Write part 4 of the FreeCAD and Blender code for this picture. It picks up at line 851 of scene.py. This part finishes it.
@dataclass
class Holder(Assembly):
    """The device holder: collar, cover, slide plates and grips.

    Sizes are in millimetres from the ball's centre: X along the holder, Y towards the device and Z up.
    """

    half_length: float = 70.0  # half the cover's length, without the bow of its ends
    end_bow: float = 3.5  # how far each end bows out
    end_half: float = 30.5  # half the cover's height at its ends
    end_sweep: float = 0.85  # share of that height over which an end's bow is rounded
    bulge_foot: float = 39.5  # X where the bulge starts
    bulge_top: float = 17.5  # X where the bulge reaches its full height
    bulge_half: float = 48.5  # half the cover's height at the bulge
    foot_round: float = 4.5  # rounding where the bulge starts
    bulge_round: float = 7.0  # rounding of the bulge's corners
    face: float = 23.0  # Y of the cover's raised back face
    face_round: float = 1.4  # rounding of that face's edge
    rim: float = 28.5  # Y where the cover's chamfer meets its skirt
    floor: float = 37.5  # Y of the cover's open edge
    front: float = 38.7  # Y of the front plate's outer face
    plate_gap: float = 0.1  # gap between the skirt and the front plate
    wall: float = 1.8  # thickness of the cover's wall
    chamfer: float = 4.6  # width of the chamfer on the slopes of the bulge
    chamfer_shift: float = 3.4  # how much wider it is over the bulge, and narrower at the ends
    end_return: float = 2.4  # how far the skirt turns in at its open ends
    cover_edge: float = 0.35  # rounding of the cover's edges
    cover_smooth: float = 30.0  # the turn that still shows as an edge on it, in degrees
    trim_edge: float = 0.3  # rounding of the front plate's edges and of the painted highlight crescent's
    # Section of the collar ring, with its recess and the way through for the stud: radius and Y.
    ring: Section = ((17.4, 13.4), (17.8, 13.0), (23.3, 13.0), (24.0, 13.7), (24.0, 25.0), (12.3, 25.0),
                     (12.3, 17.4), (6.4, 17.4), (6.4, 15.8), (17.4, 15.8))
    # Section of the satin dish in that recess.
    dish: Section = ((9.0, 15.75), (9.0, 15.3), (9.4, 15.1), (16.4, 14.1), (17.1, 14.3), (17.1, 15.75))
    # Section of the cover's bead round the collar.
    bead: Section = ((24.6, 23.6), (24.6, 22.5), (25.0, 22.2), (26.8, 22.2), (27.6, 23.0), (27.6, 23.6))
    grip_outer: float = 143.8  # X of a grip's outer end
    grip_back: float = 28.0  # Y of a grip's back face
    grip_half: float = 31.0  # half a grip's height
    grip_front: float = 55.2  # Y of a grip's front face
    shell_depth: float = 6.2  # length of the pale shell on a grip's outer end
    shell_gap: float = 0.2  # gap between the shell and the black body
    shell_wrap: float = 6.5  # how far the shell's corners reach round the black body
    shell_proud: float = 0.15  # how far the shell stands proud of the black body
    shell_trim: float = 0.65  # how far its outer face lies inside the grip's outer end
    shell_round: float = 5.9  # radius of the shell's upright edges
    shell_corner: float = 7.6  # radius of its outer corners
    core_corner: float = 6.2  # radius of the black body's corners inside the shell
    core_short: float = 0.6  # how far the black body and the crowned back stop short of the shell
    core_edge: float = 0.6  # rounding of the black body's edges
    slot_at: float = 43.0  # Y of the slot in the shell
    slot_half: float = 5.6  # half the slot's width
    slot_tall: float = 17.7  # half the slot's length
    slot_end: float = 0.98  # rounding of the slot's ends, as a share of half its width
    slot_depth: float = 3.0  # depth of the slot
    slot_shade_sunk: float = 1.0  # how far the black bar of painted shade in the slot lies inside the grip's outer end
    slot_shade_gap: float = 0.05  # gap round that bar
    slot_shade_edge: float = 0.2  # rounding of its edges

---

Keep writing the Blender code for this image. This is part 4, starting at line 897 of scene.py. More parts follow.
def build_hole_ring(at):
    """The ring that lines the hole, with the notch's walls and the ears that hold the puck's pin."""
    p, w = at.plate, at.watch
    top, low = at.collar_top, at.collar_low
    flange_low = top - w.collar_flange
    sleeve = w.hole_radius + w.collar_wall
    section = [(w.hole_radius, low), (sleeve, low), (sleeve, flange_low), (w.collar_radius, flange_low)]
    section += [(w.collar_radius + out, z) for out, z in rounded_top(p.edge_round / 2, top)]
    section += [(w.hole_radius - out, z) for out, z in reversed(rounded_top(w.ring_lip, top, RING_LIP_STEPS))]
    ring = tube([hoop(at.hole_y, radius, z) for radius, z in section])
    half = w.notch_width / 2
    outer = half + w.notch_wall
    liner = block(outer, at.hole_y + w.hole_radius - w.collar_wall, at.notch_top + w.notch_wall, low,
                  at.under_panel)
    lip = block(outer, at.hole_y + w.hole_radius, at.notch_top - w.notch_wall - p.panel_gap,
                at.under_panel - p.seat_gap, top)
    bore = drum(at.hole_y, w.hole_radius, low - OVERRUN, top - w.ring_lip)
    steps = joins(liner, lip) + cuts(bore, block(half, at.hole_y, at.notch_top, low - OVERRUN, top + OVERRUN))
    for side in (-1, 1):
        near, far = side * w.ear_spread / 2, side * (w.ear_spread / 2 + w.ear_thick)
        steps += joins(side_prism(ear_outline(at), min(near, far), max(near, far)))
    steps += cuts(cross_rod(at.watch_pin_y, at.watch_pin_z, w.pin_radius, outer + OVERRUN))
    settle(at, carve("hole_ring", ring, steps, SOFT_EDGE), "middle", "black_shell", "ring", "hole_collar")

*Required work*
Repeat exactly, and only, the lines from the one containing "Write part 4" through the one containing "plates and grips.", both included.

*The completed task*
Write part 4 of the FreeCAD and Blender code for this picture. It picks up at line 851 of scene.py. This part finishes it.
@dataclass
class Holder(Assembly):
    """The device holder: collar, cover, slide plates and grips.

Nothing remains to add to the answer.